┌──

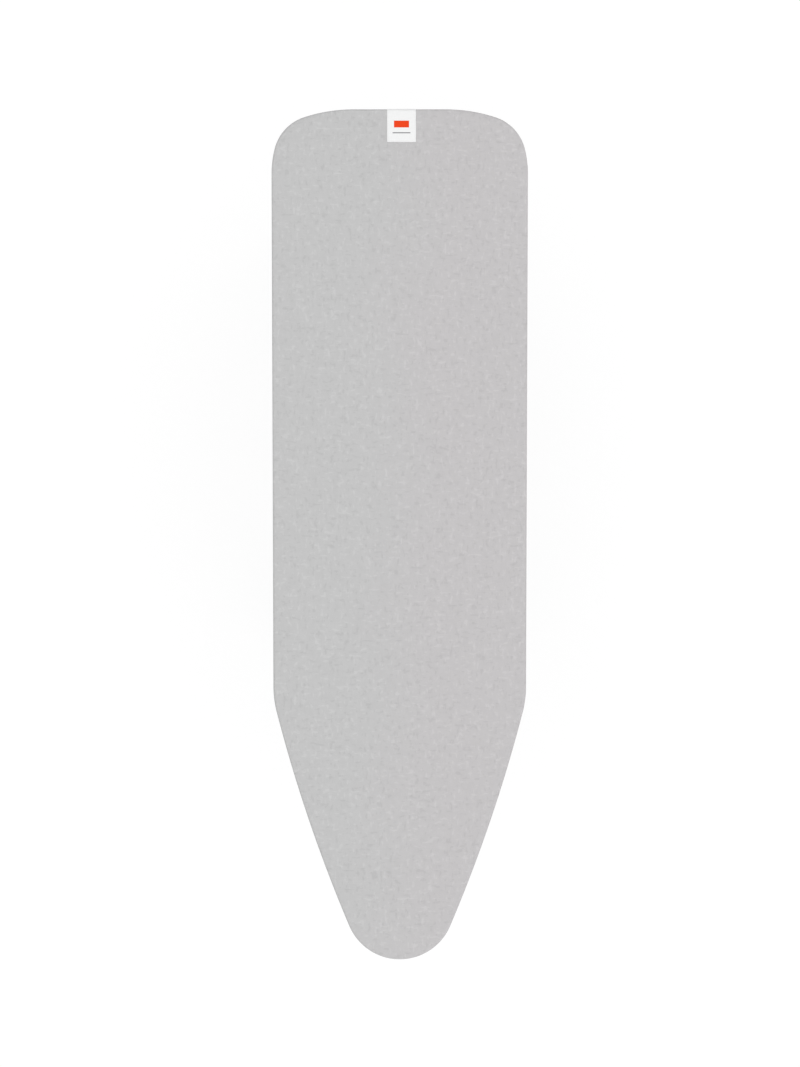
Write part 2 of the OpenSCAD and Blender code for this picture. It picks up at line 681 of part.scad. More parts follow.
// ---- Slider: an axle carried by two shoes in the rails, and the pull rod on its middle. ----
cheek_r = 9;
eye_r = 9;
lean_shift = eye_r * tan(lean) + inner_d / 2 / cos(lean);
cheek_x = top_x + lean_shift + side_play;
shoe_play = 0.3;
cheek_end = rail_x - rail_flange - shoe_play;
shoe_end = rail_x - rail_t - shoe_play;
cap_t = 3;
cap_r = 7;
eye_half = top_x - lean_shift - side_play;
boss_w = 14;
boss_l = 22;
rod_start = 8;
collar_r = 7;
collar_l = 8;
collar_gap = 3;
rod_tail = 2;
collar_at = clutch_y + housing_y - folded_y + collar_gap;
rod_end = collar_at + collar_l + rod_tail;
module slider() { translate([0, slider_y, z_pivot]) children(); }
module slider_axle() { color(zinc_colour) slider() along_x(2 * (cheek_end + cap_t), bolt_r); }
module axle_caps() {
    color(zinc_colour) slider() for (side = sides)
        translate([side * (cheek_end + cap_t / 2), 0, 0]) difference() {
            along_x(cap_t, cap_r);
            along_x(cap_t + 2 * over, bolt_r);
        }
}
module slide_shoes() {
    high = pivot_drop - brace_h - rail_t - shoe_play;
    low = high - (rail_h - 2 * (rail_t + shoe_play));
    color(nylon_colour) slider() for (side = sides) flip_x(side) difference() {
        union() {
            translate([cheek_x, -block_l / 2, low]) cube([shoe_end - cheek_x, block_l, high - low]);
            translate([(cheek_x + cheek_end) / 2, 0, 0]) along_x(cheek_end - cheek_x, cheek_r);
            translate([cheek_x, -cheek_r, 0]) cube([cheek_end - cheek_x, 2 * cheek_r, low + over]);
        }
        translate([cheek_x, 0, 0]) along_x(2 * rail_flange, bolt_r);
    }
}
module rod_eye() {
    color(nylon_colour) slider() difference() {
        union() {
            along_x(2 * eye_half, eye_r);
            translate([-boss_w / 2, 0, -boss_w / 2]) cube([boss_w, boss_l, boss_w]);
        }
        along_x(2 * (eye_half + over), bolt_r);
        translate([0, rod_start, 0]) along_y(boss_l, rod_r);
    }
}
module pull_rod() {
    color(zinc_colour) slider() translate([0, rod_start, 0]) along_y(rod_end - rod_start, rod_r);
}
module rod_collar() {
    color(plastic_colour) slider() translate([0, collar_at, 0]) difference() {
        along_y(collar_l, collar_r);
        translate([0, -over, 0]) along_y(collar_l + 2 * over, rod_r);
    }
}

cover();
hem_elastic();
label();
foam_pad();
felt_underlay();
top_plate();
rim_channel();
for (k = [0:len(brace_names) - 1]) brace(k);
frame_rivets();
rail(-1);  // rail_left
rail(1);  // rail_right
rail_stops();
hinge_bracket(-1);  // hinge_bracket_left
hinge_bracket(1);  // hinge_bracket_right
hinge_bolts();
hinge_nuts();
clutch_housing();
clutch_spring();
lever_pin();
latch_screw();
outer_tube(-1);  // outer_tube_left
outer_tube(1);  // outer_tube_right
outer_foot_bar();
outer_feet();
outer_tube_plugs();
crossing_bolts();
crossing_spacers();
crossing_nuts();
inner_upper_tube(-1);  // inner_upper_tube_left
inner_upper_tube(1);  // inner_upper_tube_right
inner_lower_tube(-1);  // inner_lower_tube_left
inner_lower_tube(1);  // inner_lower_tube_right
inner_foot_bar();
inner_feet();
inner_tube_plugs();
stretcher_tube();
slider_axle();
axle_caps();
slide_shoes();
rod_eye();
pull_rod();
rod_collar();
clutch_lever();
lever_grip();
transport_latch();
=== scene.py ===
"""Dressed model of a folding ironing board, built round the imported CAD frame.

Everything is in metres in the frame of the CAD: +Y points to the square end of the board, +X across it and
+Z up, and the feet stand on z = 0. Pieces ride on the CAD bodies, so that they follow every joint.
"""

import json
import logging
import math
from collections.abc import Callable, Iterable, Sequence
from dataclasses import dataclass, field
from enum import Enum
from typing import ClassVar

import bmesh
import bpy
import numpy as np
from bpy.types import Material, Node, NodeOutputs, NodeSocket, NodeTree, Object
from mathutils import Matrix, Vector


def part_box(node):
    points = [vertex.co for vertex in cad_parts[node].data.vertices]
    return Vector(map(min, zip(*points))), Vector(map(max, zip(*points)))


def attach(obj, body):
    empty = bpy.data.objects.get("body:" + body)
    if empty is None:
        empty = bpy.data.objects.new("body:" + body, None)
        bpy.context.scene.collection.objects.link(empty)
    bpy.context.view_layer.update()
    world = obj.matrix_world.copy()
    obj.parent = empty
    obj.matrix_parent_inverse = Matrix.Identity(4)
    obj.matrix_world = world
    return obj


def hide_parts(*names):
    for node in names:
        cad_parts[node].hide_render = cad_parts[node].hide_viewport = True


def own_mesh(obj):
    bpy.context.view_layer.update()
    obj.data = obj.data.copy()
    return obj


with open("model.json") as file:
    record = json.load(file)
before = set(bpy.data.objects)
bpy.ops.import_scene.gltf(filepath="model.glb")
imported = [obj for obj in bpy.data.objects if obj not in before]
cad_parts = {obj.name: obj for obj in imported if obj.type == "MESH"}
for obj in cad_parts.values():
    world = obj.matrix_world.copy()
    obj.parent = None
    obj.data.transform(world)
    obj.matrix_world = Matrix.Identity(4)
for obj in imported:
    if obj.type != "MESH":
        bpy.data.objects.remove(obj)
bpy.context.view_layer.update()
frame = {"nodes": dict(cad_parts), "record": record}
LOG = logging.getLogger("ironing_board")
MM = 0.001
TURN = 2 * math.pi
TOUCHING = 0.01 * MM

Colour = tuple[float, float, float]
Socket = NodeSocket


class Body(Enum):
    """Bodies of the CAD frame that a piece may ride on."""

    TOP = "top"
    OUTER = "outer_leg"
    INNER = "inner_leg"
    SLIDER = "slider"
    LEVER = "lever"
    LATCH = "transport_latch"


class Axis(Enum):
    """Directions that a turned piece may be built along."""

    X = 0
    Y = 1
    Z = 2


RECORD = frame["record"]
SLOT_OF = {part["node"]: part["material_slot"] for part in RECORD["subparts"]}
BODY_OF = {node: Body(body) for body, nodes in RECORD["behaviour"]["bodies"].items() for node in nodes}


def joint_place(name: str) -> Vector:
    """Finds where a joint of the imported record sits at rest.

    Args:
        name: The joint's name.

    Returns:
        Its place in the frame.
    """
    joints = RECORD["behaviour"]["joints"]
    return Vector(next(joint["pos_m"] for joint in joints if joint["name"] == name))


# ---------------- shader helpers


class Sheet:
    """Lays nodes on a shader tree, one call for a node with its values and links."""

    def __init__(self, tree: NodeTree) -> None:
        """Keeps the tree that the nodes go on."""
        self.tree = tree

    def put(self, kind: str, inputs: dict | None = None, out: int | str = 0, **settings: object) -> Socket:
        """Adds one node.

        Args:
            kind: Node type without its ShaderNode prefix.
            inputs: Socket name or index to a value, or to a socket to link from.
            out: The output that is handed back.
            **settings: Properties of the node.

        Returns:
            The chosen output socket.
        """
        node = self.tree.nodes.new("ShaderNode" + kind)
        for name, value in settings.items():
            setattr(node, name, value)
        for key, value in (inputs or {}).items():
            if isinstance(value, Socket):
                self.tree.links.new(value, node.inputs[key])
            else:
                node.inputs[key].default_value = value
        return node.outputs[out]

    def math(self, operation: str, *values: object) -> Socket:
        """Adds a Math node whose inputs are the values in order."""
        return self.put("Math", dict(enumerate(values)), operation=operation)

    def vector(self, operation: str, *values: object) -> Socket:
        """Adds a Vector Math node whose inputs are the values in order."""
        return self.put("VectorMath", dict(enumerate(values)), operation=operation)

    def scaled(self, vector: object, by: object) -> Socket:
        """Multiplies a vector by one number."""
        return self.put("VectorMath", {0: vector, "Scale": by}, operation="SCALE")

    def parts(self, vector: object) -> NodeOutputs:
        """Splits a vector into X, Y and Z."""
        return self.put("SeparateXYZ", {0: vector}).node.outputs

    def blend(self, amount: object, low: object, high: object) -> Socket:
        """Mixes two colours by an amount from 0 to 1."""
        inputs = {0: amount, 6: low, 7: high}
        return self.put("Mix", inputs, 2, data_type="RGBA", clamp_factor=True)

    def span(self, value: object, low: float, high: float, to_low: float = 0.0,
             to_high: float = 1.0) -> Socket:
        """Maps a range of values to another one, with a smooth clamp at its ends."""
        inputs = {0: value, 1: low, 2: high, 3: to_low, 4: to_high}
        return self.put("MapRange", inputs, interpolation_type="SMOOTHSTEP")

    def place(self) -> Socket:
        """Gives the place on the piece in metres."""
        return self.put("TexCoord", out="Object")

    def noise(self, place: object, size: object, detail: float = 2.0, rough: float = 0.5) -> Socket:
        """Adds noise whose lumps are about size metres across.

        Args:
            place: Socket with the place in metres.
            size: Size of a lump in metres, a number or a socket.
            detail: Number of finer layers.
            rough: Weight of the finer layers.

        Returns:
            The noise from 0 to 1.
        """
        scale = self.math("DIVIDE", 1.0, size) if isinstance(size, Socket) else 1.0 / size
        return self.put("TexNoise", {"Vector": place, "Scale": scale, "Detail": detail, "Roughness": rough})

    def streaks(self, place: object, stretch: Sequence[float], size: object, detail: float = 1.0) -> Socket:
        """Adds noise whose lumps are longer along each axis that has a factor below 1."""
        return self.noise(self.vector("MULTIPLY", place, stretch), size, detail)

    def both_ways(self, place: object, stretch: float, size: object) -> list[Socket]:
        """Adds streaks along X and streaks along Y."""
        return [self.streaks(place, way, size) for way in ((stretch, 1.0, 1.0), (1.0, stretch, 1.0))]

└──

#### Instruction
Copy out each line in the listing that has the word "objects".

#### The reply
    empty = bpy.data.objects.get("body:" + body)
        empty = bpy.data.objects.new("body:" + body, None)
        bpy.context.scene.collection.objects.link(empty)
before = set(bpy.data.objects)
imported = [obj for obj in bpy.data.objects if obj not in before]
        bpy.data.objects.remove(obj)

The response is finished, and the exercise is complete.